Iranian negotiator Saeed Jali in Geneva.
Tehran’s initial oral response to International Atomic Energy Agency Director General Mohamed ElBaradei’s proposal to send most of Iran’s current stockpile of low enriched uranium (LEU) abroad for processing into fuel rods for its reactor in Tehran, indicates three important things about the Islamic Republic’s strategic perspective. First, Iran is interested in establishing a framework for international cooperation to develop its civil nuclear program. President Mahmoud Ahmadinejad made this clear in an important speech on Oct. 29.
Second, Iran remains profoundly interested in creating a framework for broader strategic cooperation, especially with the United States. This has been a consistent objective in Iran’s interactions with the United States for several years, across ideologically diverse Iranian administrations, including the current Ahmadinejad administration.
Third, Iran might be willing to address international concerns about its nuclear program by sending portions of its LEU stockpile out of the country for futher, value-adding processing, in the process, making the management of the stockpile more transparent to the international community. However, Tehran will only do this if it is confident that other international parties will follow through on their commitments and that cooperation with those parties will not leave the Islamic Republic more vulnerable to international pressure.
It is important to keep in mind that Iran had originally proposed to refuel the Tehran research reactor through purchasing fuel assemblies from international providers, including the United States -- in fact, involving the United States was Iran’s idea of a confidence-building measure. There was a clear consensus within the Iranian leadership in support of this proposal, with President Ahmadinejad speaking about it publicly.
The United States responded with interest to Iran’s initiative but proposed, instead, that Iran ship most of Iran’s low enriched uranium stockpile outside the country for fabrication into fuel rods for the reactor in question. From an Iranian perspective, there are two potential flaws with this approach. First, Iran’s experience of prior cooperation with international actors on its nuclear program has been disappointing.
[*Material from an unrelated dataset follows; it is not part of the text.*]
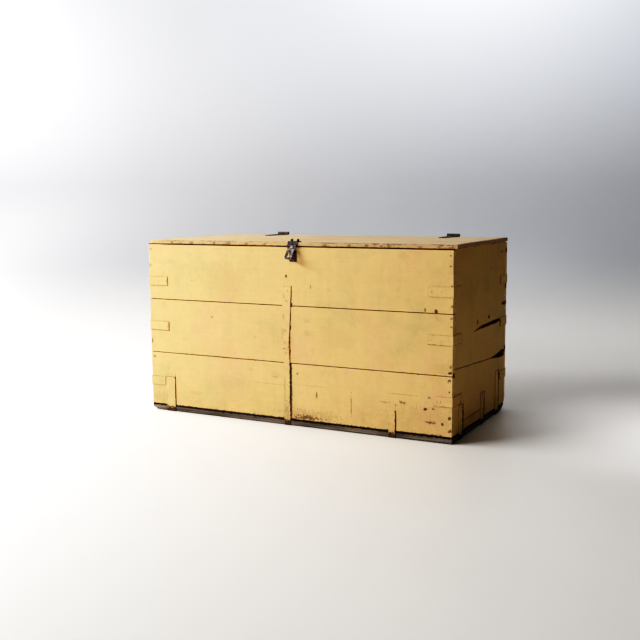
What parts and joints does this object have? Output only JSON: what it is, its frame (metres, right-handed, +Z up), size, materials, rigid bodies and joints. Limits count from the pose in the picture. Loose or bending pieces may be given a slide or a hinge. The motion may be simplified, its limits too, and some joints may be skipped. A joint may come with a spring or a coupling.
{
  "type": "shipping crate",
  "caption": "Yellow-painted board shipping crate with a hinged lid, iron corner straps and bands, a hasp and staple, and rope-handle holes in its ends.",
  "frame": {"origin": "centre of the case's footprint, on the surface it stands on, at the underside of the centre band", "axes": "+X along the length to the right as seen from the hasp side, +Y towards the hinge side, +Z up"},
  "size_m": [1.2362, 0.6574, 0.669],
  "materials": {
    "painted_wood": "old yellow oil paint on softwood boards, worn at the edges",
    "bare_wood": "bare, aged softwood",
    "painted_iron": "iron strap painted over with the boards, rust at the edges",
    "rusty_iron": "dark rusted wrought iron",
    "nail_iron": "rusted nail and screw heads"
  },
  "bodies": {
    "case": {"back_board_bottom": "painted_wood", "back_board_middle": "painted_wood", "back_board_top": "painted_wood", "back_left_corner_strap_lower": "painted_iron", "back_left_corner_strap_middle": "painted_iron", "back_left_corner_strap_upper": "painted_iron", "back_right_corner_strap_lower": "painted_iron", "back_right_corner_strap_middle": "painted_iron", "back_right_corner_strap_upper": "painted_iron", "bottom_band_centre": "painted_iron", "bottom_band_left": "painted_iron", "bottom_band_right": "painted_iron", "bottom_board_back": "bare_wood", "bottom_board_front": "bare_wood", "bottom_board_middle": "bare_wood", "centre_strap": "painted_iron", "front_board_bottom": "painted_wood", "front_board_middle": "painted_wood", "front_board_top": "painted_wood", "front_left_corner_strap_lower": "painted_iron", "front_left_corner_strap_middle": "painted_iron", "front_left_corner_strap_upper": "painted_iron", "front_right_corner_strap_lower": "painted_iron", "front_right_corner_strap_middle": "painted_iron", "front_right_corner_strap_upper": "painted_iron", "hinge_case_leaf_left": "rusty_iron", "hinge_case_leaf_right": "rusty_iron", "hinge_case_screws": "nail_iron", "hinge_pin_left": "rusty_iron", "hinge_pin_right": "rusty_iron", "left_end_band_back": "painted_iron", "left_end_band_front": "painted_iron", "left_end_band_middle": "painted_iron", "left_end_board_lower": "painted_wood", "left_end_board_upper": "painted_wood", "right_end_band_back": "painted_iron", "right_end_band_front": "painted_iron", "right_end_band_middle": "painted_iron", "right_end_board_lower": "painted_wood", "right_end_board_upper": "painted_wood", "staple": "rusty_iron", "staple_plate": "rusty_iron", "staple_plate_nails": "nail_iron", "strap_nails": "nail_iron", "wall_nails": "nail_iron"},
    "lid": {"hasp_bolts": "nail_iron", "hasp_pin": "rusty_iron", "hasp_plate": "rusty_iron", "hinge_lid_leaf_left": "rusty_iron", "hinge_lid_leaf_right": "rusty_iron", "hinge_lid_screws": "nail_iron", "lid_batten_left": "bare_wood", "lid_batten_right": "bare_wood", "lid_board_back": "painted_wood", "lid_board_front": "painted_wood", "lid_board_middle": "painted_wood", "lid_nails": "nail_iron"},
    "hasp": {"hasp_leaf": "rusty_iron"}
  },
  "joints": [
    {"name": "lid_hinge", "type": "hinge", "parent": "case", "child": "lid", "pos_m": [0.014, 0.308, 0.663], "axis": [-1, 0, 0], "range_deg": [0, 265]},
    {"name": "hasp_hinge", "type": "hinge", "parent": "lid", "child": "hasp", "pos_m": [0.02, -0.3085, 0.6435], "axis": [-1, 0, 0], "range_deg": [-37, 140]}
  ]
}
During the 1970s, Iran invested more than $1 billion to build a French reactor which was contractually supposed to guarantee Iran access to that reactor’s fuel. But, when the Islamic Republic was established, France reneged. Now Iran is being called on to trust France, again, to return its fuel.
Second, at Iran’s current production rate for low enriched uranium, it would take Tehran nine to 12 months to replenish the uranium that would be sent out of the country under this deal, if it were sent out in a single batch. For serious national security planners in Tehran, whether they like Ahmadinejad or not, this is potentially problematic as it leaves almost a year’s window of increased vulnerability to an Israeli or U.S. military attack.
In Tehran, views are split, and it has nothing to do with reformists vs. hardliners, or the pro-Ahmadinejad camp vs. the anti-Ahmadinejad camp. It has to do with lack of confidence about U.S. and Israeli intentions toward the Islamic Republic as it is constituted, rather than as we wish it to be. In this regard, action by two Congressional committees this week to pass legislation authorizing additional U.S. unilateral sanctions against Iran and non-U.S. companies doing business there will only do further damage to Iranian perceptions of American intentions and President Obama’s seriousness about engaging Tehran.